> [YOUR GOAL]
Below are some records; reproduce every one of them exactly.

> [ENTRIES PROVIDED]
◆ ◆ ◆ ◆
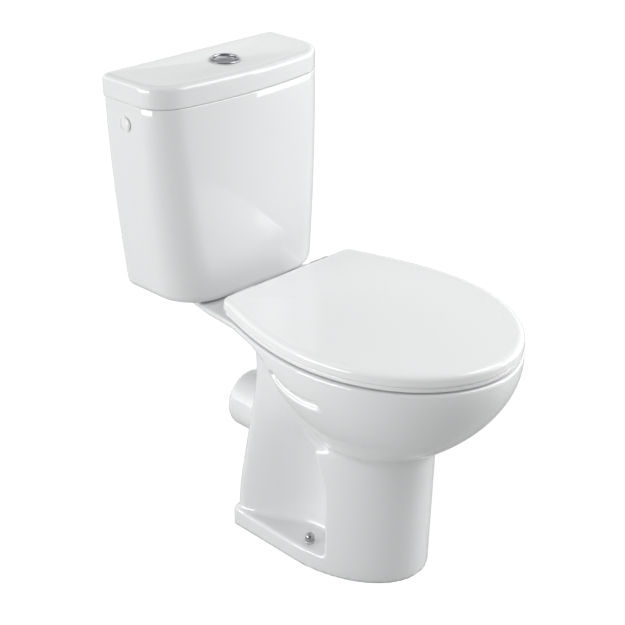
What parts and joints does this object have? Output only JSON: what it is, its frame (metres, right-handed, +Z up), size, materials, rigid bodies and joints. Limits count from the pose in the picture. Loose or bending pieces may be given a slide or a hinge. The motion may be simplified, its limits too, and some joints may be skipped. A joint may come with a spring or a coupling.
{
  "type": "close coupled toilet",
  "caption": "Close coupled toilet: pedestal pan with bowl and trap, ceramic cistern with lid, hinged seat and cover, dual flush button, flush valve and float valve.",
  "frame": {"origin": "on the floor, at the bottom centre of the bounding box", "axes": "+Z up, the front of the pan faces -Y, the cistern and the outlet are at +Y, +X is to the right of someone who stands in front and looks at the pan"},
  "size_m": [0.368, 0.668, 0.7674],
  "materials": {
    "vitreous_china": "gloss",
    "seat_plastic": "gloss",
    "buffer_rubber": "matt",
    "hinge_steel": "satin",
    "black_rubber": "matt",
    "white_plastic": "satin",
    "chrome_plate": "polished",
    "blue_plastic": "satin",
    "plug_plastic": "gloss",
    "fixing_steel": "satin"
  },
  "bodies": {
    "suite": {"pan_pedestal": "vitreous_china", "pan_bowl": "vitreous_china", "pan_shelf": "vitreous_china", "pan_spigot": "vitreous_china", "cistern_tank": "vitreous_china", "hinge_posts": "hinge_steel", "hinge_studs": "hinge_steel", "hinge_cone_washers": "black_rubber", "hinge_wing_nuts": "white_plastic", "hinge_pins": "hinge_steel", "flush_valve_cage": "white_plastic", "flush_valve_base": "white_plastic", "valve_base_washer": "black_rubber", "valve_back_nut": "white_plastic", "coupling_gasket": "black_rubber", "fill_valve_body": "white_plastic", "fill_valve_cap": "blue_plastic", "fill_valve_shank_washer": "black_rubber", "inlet_back_nut": "white_plastic", "inlet_filter": "blue_plastic", "lever_pin": "fixing_steel", "silencer_tube": "white_plastic", "side_hole_plugs": "plug_plastic", "side_plug_nuts": "chrome_plate", "tank_bolts": "fixing_steel", "tank_bolt_washers": "black_rubber", "tank_steel_washers": "fixing_steel", "tank_wing_nuts": "fixing_steel", "floor_screws": "fixing_steel", "floor_screw_sleeves": "white_plastic", "floor_screw_caps": "chrome_plate"},
    "seat_ring_set": {"seat_ring": "seat_plastic", "ring_buffers": "buffer_rubber", "ring_hinge_arms": "hinge_steel", "ring_arm_screws": "hinge_steel"},
    "seat_cover_set": {"seat_cover": "seat_plastic", "cover_buffers": "buffer_rubber", "cover_hinge_arms": "hinge_steel", "cover_arm_screws": "hinge_steel"},
    "lid": {"cistern_lid": "vitreous_china", "button_bezel": "chrome_plate", "button_sleeve": "white_plastic", "button_lock_nut": "white_plastic"},
    "full_button": {"full_flush_button": "chrome_plate", "full_push_rod": "white_plastic"},
    "half_button": {"half_flush_button": "chrome_plate", "half_push_rod": "white_plastic"},
    "flush_lift": {"overflow_tube": "blue_plastic", "flush_seal": "black_rubber", "half_flush_float": "blue_plastic"},
    "float_arm": {"float_lever": "white_plastic", "fill_float": "blue_plastic"}
  },
  "joints": [
    {"name": "cover_hinge", "type": "hinge", "parent": "suite", "child": "seat_cover_set", "pos_m": [0, 0.122, 0.424], "axis": [-1, 0, 0], "range_deg": [0, 94]},
    {"name": "ring_hinge", "type": "hinge", "parent": "suite", "child": "seat_ring_set", "pos_m": [0, 0.122, 0.424], "axis": [-1, 0, 0], "range_deg": [0, 90]},
    {"name": "lid_lift", "type": "slide", "parent": "suite", "child": "lid", "axis": [0, 0, 1], "range_m": [0, 0.12]},
    {"name": "full_flush_press", "type": "slide", "parent": "lid", "child": "full_button", "axis": [0, 0, -1], "range_m": [0, 0.008], "stiffness_N_per_m": 300, "springref_m": -0.01},
    {"name": "half_flush_press", "type": "slide", "parent": "lid", "child": "half_button", "axis": [0, 0, -1], "range_m": [0, 0.008], "stiffness_N_per_m": 300, "springref_m": -0.01},
    {"name": "valve_lift", "type": "slide", "parent": "suite", "child": "flush_lift", "axis": [0, 0, 1], "range_m": [0, 0.025]},
    {"name": "float_swing", "type": "hinge", "parent": "suite", "child": "float_arm", "pos_m": [0.118, 0.272, 0.585], "axis": [0, 1, 0], "range_deg": [0, 18]}
  ],
  "couplings": [
    {"joint": "ring_hinge", "follows": "cover_hinge", "ratio": 0.95},
    {"joint": "valve_lift", "follows": "full_flush_press", "ratio": 3.125}
  ]
}
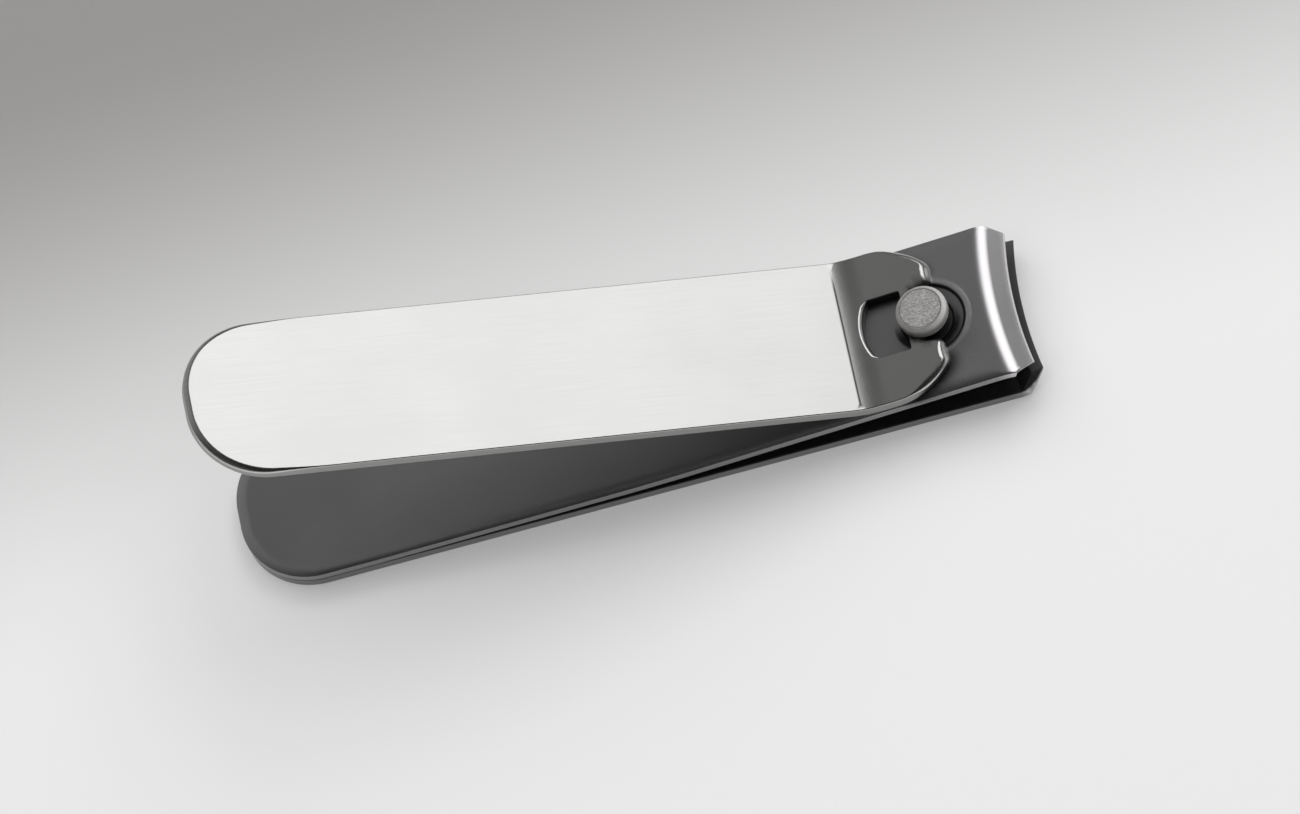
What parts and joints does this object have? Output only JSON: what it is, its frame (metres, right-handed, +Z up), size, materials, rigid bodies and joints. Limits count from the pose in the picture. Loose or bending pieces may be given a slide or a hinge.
◆ ◆ ◆ ◆
> [ANSWER TO THE EXERCISE]
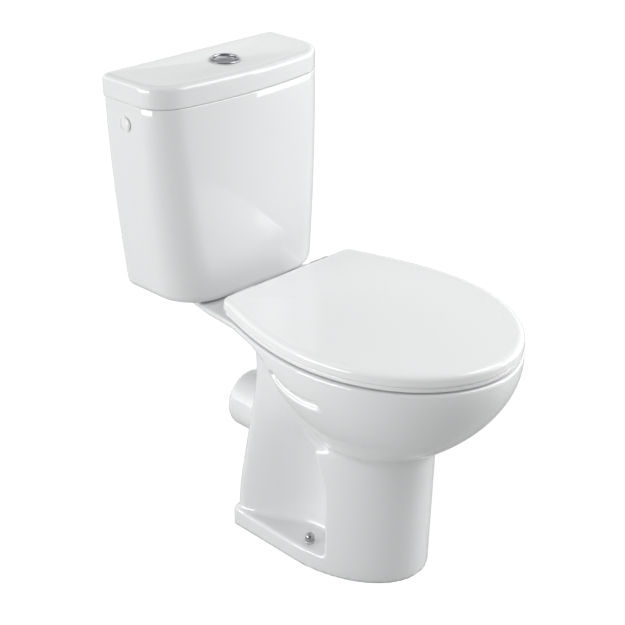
What parts and joints does this object have? Output only JSON: what it is, its frame (metres, right-handed, +Z up), size, materials, rigid bodies and joints. Limits count from the pose in the picture. Loose or bending pieces may be given a slide or a hinge. The motion may be simplified, its limits too, and some joints may be skipped. A joint may come with a spring or a coupling.
{
  "type": "close coupled toilet",
  "caption": "Close coupled toilet: pedestal pan with bowl and trap, ceramic cistern with lid, hinged seat and cover, dual flush button, flush valve and float valve.",
  "frame": {"origin": "on the floor, at the bottom centre of the bounding box", "axes": "+Z up, the front of the pan faces -Y, the cistern and the outlet are at +Y, +X is to the right of someone who stands in front and looks at the pan"},
  "size_m": [0.368, 0.668, 0.7674],
  "materials": {
    "vitreous_china": "gloss",
    "seat_plastic": "gloss",
    "buffer_rubber": "matt",
    "hinge_steel": "satin",
    "black_rubber": "matt",
    "white_plastic": "satin",
    "chrome_plate": "polished",
    "blue_plastic": "satin",
    "plug_plastic": "gloss",
    "fixing_steel": "satin"
  },
  "bodies": {
    "suite": {"pan_pedestal": "vitreous_china", "pan_bowl": "vitreous_china", "pan_shelf": "vitreous_china", "pan_spigot": "vitreous_china", "cistern_tank": "vitreous_china", "hinge_posts": "hinge_steel", "hinge_studs": "hinge_steel", "hinge_cone_washers": "black_rubber", "hinge_wing_nuts": "white_plastic", "hinge_pins": "hinge_steel", "flush_valve_cage": "white_plastic", "flush_valve_base": "white_plastic", "valve_base_washer": "black_rubber", "valve_back_nut": "white_plastic", "coupling_gasket": "black_rubber", "fill_valve_body": "white_plastic", "fill_valve_cap": "blue_plastic", "fill_valve_shank_washer": "black_rubber", "inlet_back_nut": "white_plastic", "inlet_filter": "blue_plastic", "lever_pin": "fixing_steel", "silencer_tube": "white_plastic", "side_hole_plugs": "plug_plastic", "side_plug_nuts": "chrome_plate", "tank_bolts": "fixing_steel", "tank_bolt_washers": "black_rubber", "tank_steel_washers": "fixing_steel", "tank_wing_nuts": "fixing_steel", "floor_screws": "fixing_steel", "floor_screw_sleeves": "white_plastic", "floor_screw_caps": "chrome_plate"},
    "seat_ring_set": {"seat_ring": "seat_plastic", "ring_buffers": "buffer_rubber", "ring_hinge_arms": "hinge_steel", "ring_arm_screws": "hinge_steel"},
    "seat_cover_set": {"seat_cover": "seat_plastic", "cover_buffers": "buffer_rubber", "cover_hinge_arms": "hinge_steel", "cover_arm_screws": "hinge_steel"},
    "lid": {"cistern_lid": "vitreous_china", "button_bezel": "chrome_plate", "button_sleeve": "white_plastic", "button_lock_nut": "white_plastic"},
    "full_button": {"full_flush_button": "chrome_plate", "full_push_rod": "white_plastic"},
    "half_button": {"half_flush_button": "chrome_plate", "half_push_rod": "white_plastic"},
    "flush_lift": {"overflow_tube": "blue_plastic", "flush_seal": "black_rubber", "half_flush_float": "blue_plastic"},
    "float_arm": {"float_lever": "white_plastic", "fill_float": "blue_plastic"}
  },
  "joints": [
    {"name": "cover_hinge", "type": "hinge", "parent": "suite", "child": "seat_cover_set", "pos_m": [0, 0.122, 0.424], "axis": [-1, 0, 0], "range_deg": [0, 94]},
    {"name": "ring_hinge", "type": "hinge", "parent": "suite", "child": "seat_ring_set", "pos_m": [0, 0.122, 0.424], "axis": [-1, 0, 0], "range_deg": [0, 90]},
    {"name": "lid_lift", "type": "slide", "parent": "suite", "child": "lid", "axis": [0, 0, 1], "range_m": [0, 0.12]},
    {"name": "full_flush_press", "type": "slide", "parent": "lid", "child": "full_button", "axis": [0, 0, -1], "range_m": [0, 0.008], "stiffness_N_per_m": 300, "springref_m": -0.01},
    {"name": "half_flush_press", "type": "slide", "parent": "lid", "child": "half_button", "axis": [0, 0, -1], "range_m": [0, 0.008], "stiffness_N_per_m": 300, "springref_m": -0.01},
    {"name": "valve_lift", "type": "slide", "parent": "suite", "child": "flush_lift", "axis": [0, 0, 1], "range_m": [0, 0.025]},
    {"name": "float_swing", "type": "hinge", "parent": "suite", "child": "float_arm", "pos_m": [0.118, 0.272, 0.585], "axis": [0, 1, 0], "range_deg": [0, 18]}
  ],
  "couplings": [
    {"joint": "ring_hinge", "follows": "cover_hinge", "ratio": 0.95},
    {"joint": "valve_lift", "follows": "full_flush_press", "ratio": 3.125}
  ]
}
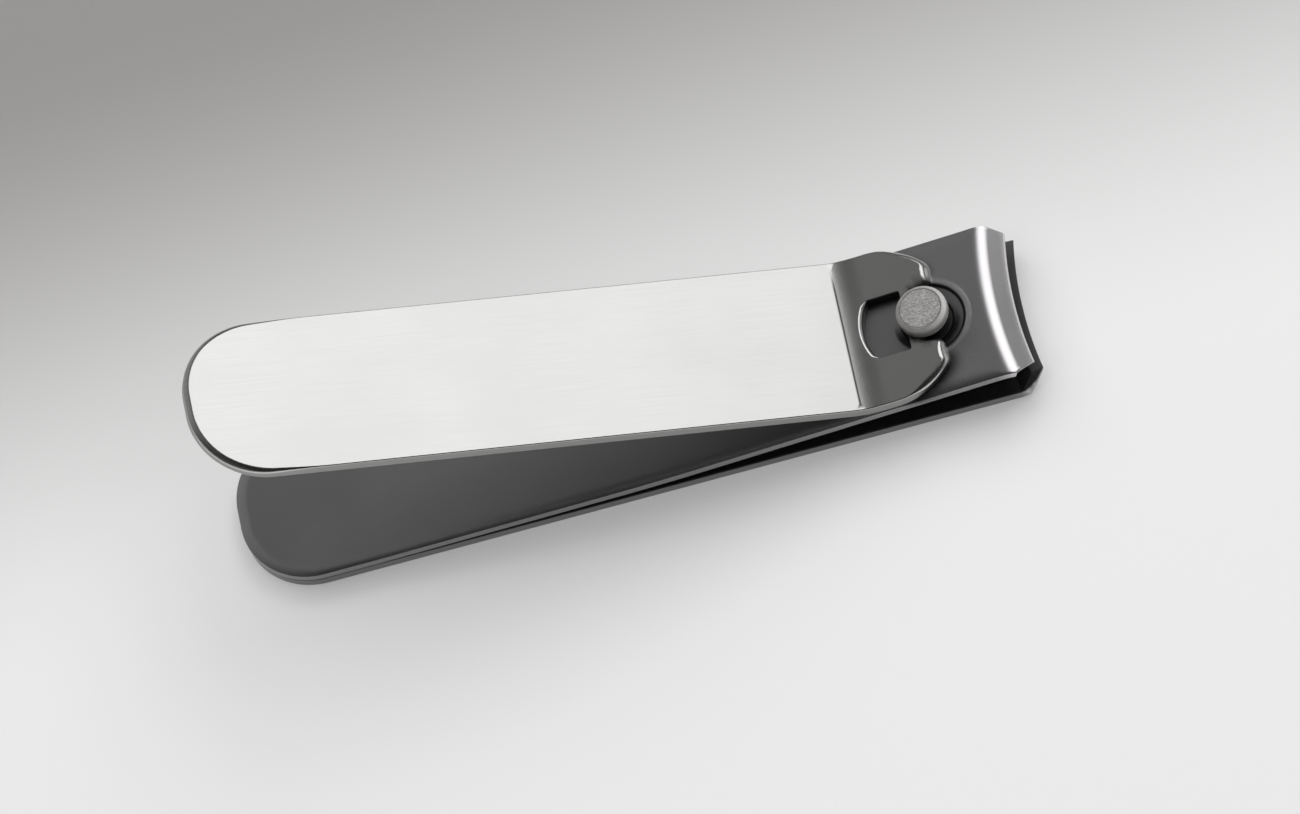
What parts and joints does this object have? Output only JSON: what it is, its frame (metres, right-handed, +Z up), size, materials, rigid bodies and joints. Limits count from the pose in the picture. Loose or bending pieces may be given a slide or a hinge.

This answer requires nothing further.